*What the task requires*
Reproduce verbatim the lines up to and including the one with "# from 0 for", starting from the first.

*Stored dataset items*
>> BEGIN

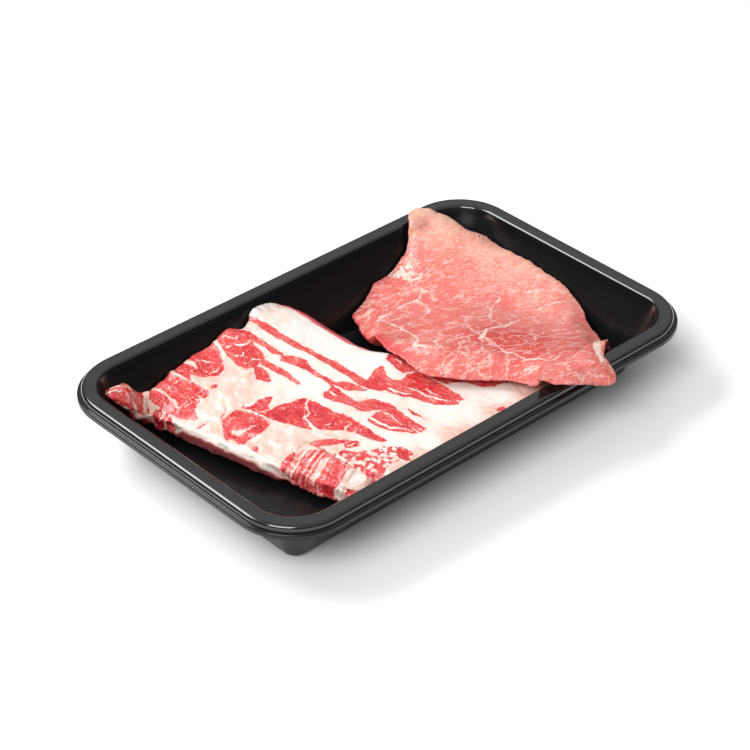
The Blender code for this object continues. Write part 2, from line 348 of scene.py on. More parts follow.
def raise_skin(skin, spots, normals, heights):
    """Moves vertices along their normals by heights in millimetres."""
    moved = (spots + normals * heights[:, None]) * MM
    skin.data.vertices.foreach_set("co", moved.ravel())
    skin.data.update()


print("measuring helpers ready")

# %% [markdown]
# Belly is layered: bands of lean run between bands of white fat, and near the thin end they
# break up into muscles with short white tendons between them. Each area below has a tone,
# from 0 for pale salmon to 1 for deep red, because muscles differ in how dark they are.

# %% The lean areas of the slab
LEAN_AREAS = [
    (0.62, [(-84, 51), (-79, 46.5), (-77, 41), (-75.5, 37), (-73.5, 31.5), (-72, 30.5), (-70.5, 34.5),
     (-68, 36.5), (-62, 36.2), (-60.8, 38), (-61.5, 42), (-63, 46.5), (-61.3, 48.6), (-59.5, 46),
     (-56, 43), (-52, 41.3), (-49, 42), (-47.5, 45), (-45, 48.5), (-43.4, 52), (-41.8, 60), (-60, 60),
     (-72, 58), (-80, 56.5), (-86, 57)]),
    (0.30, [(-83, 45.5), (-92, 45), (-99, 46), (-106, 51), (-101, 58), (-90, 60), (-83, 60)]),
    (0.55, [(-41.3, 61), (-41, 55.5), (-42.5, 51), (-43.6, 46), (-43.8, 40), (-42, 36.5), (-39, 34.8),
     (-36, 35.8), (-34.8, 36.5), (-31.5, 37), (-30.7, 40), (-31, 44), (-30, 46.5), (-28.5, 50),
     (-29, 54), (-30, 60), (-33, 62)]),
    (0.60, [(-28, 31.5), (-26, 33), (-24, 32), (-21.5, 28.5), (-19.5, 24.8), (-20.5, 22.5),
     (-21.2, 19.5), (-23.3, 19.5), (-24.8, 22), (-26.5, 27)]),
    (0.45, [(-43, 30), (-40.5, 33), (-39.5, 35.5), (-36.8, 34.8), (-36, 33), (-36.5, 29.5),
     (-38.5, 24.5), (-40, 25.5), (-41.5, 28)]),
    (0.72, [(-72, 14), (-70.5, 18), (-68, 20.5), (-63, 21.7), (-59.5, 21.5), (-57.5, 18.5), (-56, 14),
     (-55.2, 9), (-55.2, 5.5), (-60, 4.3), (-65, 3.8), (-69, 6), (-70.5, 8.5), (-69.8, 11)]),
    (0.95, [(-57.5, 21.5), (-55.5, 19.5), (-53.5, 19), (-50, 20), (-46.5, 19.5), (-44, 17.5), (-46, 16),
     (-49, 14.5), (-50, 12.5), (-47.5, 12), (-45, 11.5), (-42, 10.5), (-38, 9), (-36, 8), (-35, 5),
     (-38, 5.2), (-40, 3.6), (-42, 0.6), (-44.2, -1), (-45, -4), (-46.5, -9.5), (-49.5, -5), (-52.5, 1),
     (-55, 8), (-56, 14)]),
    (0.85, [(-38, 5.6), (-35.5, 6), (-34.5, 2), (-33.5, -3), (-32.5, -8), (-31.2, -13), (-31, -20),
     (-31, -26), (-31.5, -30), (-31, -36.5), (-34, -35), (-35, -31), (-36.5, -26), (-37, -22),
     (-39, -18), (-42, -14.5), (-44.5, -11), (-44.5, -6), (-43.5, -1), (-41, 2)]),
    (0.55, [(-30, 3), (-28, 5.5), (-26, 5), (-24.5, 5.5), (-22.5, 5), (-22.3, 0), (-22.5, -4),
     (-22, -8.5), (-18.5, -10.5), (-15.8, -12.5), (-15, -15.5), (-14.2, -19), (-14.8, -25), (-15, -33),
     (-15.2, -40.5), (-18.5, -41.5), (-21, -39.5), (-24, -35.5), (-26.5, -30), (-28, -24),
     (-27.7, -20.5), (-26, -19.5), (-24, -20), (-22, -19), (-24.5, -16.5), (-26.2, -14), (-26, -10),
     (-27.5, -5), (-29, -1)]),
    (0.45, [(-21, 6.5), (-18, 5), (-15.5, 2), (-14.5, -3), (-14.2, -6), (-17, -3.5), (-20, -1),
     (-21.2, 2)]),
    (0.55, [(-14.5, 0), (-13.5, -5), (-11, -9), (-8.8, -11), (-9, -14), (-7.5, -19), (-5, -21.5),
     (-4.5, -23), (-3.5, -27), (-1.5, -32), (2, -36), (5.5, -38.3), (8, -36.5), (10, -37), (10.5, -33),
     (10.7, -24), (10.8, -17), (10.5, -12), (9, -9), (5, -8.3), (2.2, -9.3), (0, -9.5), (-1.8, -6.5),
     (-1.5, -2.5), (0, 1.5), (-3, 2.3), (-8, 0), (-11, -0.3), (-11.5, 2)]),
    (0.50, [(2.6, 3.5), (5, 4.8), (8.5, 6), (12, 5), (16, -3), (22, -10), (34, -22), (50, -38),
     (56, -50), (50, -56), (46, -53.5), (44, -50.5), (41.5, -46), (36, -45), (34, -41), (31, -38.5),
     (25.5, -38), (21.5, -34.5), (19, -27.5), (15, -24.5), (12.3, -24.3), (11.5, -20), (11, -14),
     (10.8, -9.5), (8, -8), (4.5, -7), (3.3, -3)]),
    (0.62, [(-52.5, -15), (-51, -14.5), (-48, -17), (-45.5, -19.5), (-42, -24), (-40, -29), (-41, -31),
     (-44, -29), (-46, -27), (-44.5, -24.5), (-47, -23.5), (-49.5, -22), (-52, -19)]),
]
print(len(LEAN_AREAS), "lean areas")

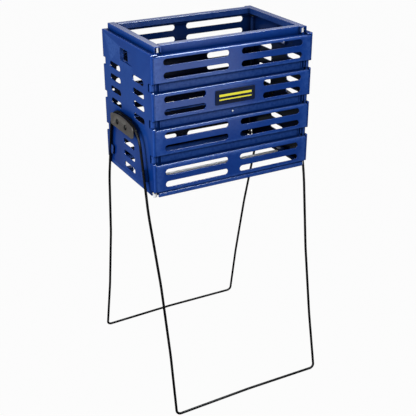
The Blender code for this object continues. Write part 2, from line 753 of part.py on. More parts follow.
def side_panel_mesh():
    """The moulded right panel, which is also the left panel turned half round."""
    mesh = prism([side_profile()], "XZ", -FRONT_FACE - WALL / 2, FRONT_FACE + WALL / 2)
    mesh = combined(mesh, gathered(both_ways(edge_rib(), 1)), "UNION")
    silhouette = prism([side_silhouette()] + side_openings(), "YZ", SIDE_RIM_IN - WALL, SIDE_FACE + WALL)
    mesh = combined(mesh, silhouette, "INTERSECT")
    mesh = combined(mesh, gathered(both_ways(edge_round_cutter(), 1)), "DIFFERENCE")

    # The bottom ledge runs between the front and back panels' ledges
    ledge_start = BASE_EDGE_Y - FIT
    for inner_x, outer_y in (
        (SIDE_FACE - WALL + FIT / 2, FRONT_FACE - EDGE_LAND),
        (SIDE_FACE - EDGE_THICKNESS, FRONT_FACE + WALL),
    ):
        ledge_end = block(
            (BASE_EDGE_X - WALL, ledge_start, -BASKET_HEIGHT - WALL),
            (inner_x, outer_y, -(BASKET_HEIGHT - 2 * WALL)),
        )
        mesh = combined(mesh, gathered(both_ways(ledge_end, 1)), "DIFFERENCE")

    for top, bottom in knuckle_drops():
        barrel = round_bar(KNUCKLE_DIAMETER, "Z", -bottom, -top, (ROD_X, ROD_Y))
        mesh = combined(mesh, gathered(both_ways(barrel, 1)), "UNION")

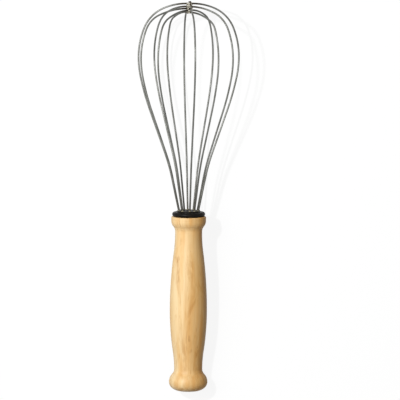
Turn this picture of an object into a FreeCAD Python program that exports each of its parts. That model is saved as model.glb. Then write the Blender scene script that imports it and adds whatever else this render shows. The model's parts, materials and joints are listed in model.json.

>> END

*Task answer*
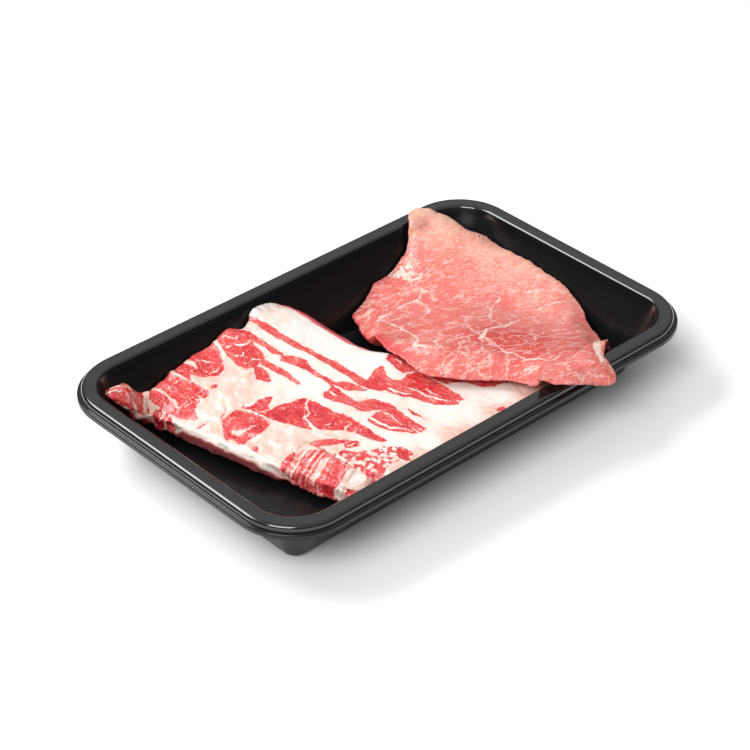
The Blender code for this object continues. Write part 2, from line 348 of scene.py on. More parts follow.
def raise_skin(skin, spots, normals, heights):
    """Moves vertices along their normals by heights in millimetres."""
    moved = (spots + normals * heights[:, None]) * MM
    skin.data.vertices.foreach_set("co", moved.ravel())
    skin.data.update()


print("measuring helpers ready")

# %% [markdown]
# Belly is layered: bands of lean run between bands of white fat, and near the thin end they
# break up into muscles with short white tendons between them. Each area below has a tone,
# from 0 for pale salmon to 1 for deep red, because muscles differ in how dark they are.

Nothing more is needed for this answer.